American Red Cross
By CARL MANNING (From Illinois Region Blog)
For Ken Opatz, being an American Red Cross volunteer delivering meals to those affected by a tornado that struck Gifford, Ill., it was payback for a time not so long ago when the roles were reversed.
Ken and his wife Ann live in Lisbon, Iowa and are working as a team in a Red Cross emergency response vehicle, delivering meals three times a day to those busy trying to salvage what they can from what is left of their homes.
The idea of being a Red Cross volunteer started for Ken in 2008 when he was trying to help his mother-in-law salvage her home after the Iowa floods. One day as he was working, a team of Red Cross volunteers drove up, offering food and telling him about a shelter where they could clean up.
“When I saw them, I thought what a deal, I want to be a part of that. So when we retired, we decided to do this,” he said.
Robert Ackerman takes a break from helping his son Bob to pick up some food for them from the American Red Cross vehicle that’s driving through a section of Gifford, Ill., that was struck by a tornado. His son’s house received major damage and Robert is helping him to salvage what they can. (American Red Cross photo by Carl Manning)
Ann agreed, adding, “We want to help other people and want to do something meaningful in our retirement. This is really a good use of our time.”
Ken and Ann slowly cruise the streets of the tattered neighborhood, announcing over the vehicle’s loudspeaker: “Red Cross is here. We have hot food and hot drinks.”
The idea of a quick lunch was appreciated by Robert Ackerman, busy helping his son Bob, whose home had major damage including a collapsed roof.
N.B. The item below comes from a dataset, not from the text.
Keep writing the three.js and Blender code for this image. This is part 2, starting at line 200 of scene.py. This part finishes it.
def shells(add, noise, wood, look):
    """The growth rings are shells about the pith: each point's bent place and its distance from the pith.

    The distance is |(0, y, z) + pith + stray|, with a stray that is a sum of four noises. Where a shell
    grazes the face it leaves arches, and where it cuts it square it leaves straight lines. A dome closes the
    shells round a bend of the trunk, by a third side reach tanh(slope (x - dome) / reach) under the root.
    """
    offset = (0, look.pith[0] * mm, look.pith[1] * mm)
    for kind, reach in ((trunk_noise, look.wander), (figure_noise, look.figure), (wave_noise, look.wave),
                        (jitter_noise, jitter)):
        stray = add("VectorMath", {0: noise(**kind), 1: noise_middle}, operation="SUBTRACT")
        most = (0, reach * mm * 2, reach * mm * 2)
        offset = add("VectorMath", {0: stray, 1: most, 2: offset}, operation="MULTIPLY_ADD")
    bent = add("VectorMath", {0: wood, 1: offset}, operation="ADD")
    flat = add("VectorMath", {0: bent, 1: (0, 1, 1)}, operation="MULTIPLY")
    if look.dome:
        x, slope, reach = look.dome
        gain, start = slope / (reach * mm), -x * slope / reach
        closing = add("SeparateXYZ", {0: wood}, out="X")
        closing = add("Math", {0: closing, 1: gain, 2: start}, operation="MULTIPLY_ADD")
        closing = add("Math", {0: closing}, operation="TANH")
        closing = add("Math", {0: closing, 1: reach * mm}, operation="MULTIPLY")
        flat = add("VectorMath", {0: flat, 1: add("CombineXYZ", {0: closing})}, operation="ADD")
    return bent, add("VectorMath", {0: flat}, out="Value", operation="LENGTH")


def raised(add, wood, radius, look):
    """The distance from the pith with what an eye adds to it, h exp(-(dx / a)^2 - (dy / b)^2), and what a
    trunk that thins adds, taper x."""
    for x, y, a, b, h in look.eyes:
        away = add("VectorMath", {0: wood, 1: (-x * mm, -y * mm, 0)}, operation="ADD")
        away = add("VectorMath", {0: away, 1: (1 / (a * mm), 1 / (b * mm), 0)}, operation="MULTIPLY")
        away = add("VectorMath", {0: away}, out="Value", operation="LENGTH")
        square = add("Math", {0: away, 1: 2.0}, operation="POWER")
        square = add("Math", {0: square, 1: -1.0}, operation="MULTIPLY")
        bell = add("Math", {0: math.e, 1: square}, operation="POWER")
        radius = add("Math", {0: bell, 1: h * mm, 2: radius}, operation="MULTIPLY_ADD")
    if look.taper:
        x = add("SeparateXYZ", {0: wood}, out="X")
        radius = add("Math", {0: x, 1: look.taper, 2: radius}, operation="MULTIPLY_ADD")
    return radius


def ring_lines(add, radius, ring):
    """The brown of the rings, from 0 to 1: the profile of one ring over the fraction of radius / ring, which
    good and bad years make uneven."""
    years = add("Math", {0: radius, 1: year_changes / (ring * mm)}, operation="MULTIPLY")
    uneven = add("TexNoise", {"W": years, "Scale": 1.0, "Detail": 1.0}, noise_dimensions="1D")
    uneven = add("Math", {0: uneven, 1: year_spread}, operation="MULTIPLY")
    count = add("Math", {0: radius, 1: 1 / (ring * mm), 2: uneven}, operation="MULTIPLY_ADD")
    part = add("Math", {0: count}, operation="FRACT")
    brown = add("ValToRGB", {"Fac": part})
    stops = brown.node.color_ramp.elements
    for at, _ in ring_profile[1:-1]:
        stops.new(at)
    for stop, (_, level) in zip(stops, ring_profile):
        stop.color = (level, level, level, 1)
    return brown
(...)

“This is really wonderful of you guys to do this. This will really save us time,” he said after Ann handed him his lunch. Robert said it allowed him and his son to keep working rather than taking time to drive somewhere to eat then return to resume work, a loss of a couple of hours.
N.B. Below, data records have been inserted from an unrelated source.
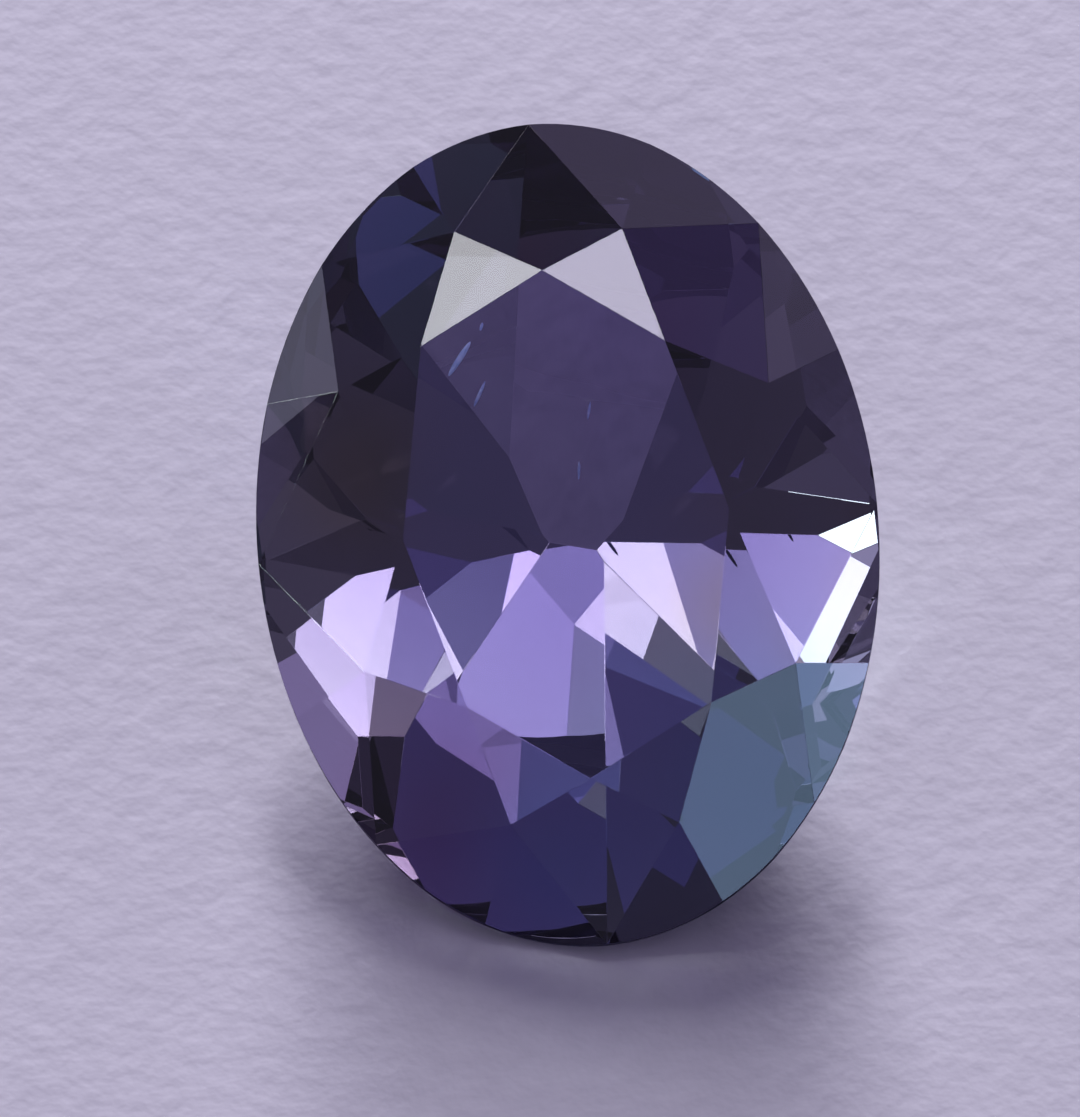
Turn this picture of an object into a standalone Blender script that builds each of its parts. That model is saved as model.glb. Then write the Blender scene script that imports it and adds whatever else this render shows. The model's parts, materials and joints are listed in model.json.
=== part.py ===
# Oval faceted tanzanite, lying tipped back on one flat facet of its pavilion.
#
# The stone is cut the way a lapidary cuts it: an oval blank first, then one flat facet after
# another takes a slice off it, tier by tier, until only the finished gem is left.
# While it is cut, the table faces +Z, the length lies along Y and the girdle's upper edge is at
# Z = 0. At the end the stone is turned until one facet of its south end lies flat on Z = 0.
# Units are metres, and angles are in degrees.

import math

import bmesh
import bpy
from mathutils import Matrix, Quaternion, Vector

MM = 0.001

# The size that a gauge reads
STONE_LENGTH = 8.0 * MM
STONE_WIDTH = 6.0 * MM
GIRDLE_THICKNESS = 0.17 * MM
CROWN_HEIGHT = 0.81 * MM

# The oval is drawn with this many short sides
GIRDLE_SIDES = 144

# Stations go round the girdle from east (0) by north (4) and west (8) to south (12)
STATIONS = 16

# Tips of the star facets: how far across and along, and at what share of the crown's height
END_STAR_TIP = (0.808 * MM, 2.889 * MM, 0.727)
SIDE_STAR_TIP = (2.069 * MM, 1.364 * MM, 0.654)

# Bearing of the table's diagonal corners from its middle, measured from the nearer side
TABLE_CORNER_BEARING = 56.4

# The crown sits a little askew on the girdle, as on many hand-cut stones
CROWN_SKEW = 0.077

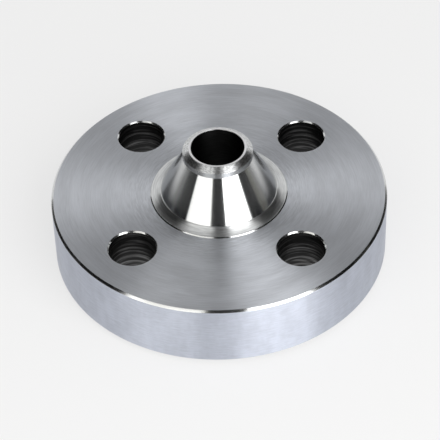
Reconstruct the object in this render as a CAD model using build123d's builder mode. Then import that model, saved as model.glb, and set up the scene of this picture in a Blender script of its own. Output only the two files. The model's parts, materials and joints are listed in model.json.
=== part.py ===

At one point, the invitation for hot coffee caught the attention of a utility crew that had been spending most of the chilly day restoring electrical power. They quickly gathered around the vehicle, taking a break and warming up.
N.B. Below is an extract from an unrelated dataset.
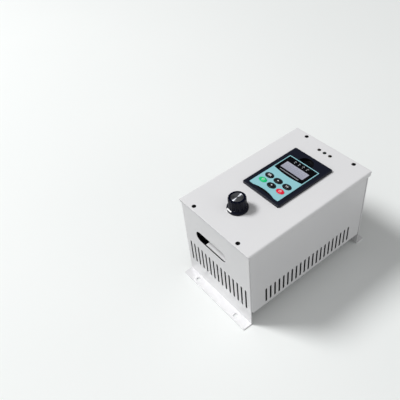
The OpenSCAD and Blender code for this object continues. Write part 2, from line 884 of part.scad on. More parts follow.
module heatsink_screws() color(zinc) translate([0, sink_y, foot_gap]) corners(sink_screw_x, sink_screw_y)
    rotate([180, 0, 0]) m3_screw(sink_screw_l);

module chip_places() for (i = [0 : chip_n - 1])
    translate([(i - (chip_n - 1) / 2) * chip_pitch, chip_y, sink_z]) children();

module bridge_place() translate([0, bridge_y, sink_z]) children();

// A flat power package with its screw hole at the origin and its leads turned up to the board
module power_package(w, l, h, n, pitch) difference() {
    union() {
        translate([-w / 2, chip_hole_in - l, 0]) cube([w, l, h]);
        for (i = [0 : n - 1])
            translate([(i - (n - 1) / 2) * pitch - lead_w / 2,
                chip_hole_in - l - lead_out, h / 2 - lead_t / 2]) {
                cube([lead_w, lead_out + over, lead_t]);
                cube([lead_w, lead_t, spacer_h - h / 2 + lead_t / 2]);
            }
    }
    translate([0, 0, -over]) cylinder(r = chip_hole_r, h = h + 2 * over);
}

module power_transistors() color(black) chip_places()
    power_package(chip_w, chip_l, chip_h, chip_lead_n, lead_pitch);

module transistor_screws() color(zinc) {
    chip_places() translate([0, 0, chip_h]) m3_screw(chip_screw_l);
    bridge_place() translate([0, 0, bridge_h]) m3_screw(chip_screw_l);
}

module bridge_rectifier() color(black) bridge_place()
    power_package(bridge_w, bridge_l, bridge_h, bridge_lead_n, bridge_lead_pitch);

// The power board and the parts on it

module on_board(x, y) translate([x, sink_y + y, board_top]) children();

module power_board() color(board_green) translate([0, sink_y, board_z]) difference() {
    linear_extrude(board_t) rrect(board_w, board_l, pcb_r);
    corners(spacer_x, spacer_y) translate([0, 0, -over])
        cylinder(r = m3_r + hole_gap, h = board_t + 2 * over);
}

module board_spacers() color(brass) translate([0, sink_y, sink_z]) corners(spacer_x, spacer_y)
    difference() {
        union() {
            hexagon(spacer_af, spacer_h);
            translate([0, 0, -spacer_stud]) cylinder(r = m3_r, h = spacer_stud + over);
        }
        translate([0, 0, spacer_h - spacer_bore]) cylinder(r = m3_r + thread_gap, h = spacer_bore + over);
    }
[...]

An American Red Cross emergency response vehicle pauses to provide hot food and coffee to those helping with the cleanup in Gifford, Ill., after a tornado tore through parts of the small town. The vehicle is driven by Ken and Ann Opatz of Lisbon, Iowa, who decided to become Red Cross volunteers after they retired so they could help people. (American Red Cross photo by Carl Manning)
As the Red Cross vehicle drove by, people busy sifting through debris stopped for a few moments and watched, some waving and smiling. At one point, Ken got out and walked up to a group working in a yard to talk to them as Ann watched.
“They are extremely grateful for everything from a granola bar to a hug. Sometimes, they just want to talk and know that somebody cares,” she said.
For Ray, what he’s doing now goes back to that day in 2008 when those Red Cross volunteers stopped and offered to help.
“We’re just paying it forward,” he said before driving to the next street.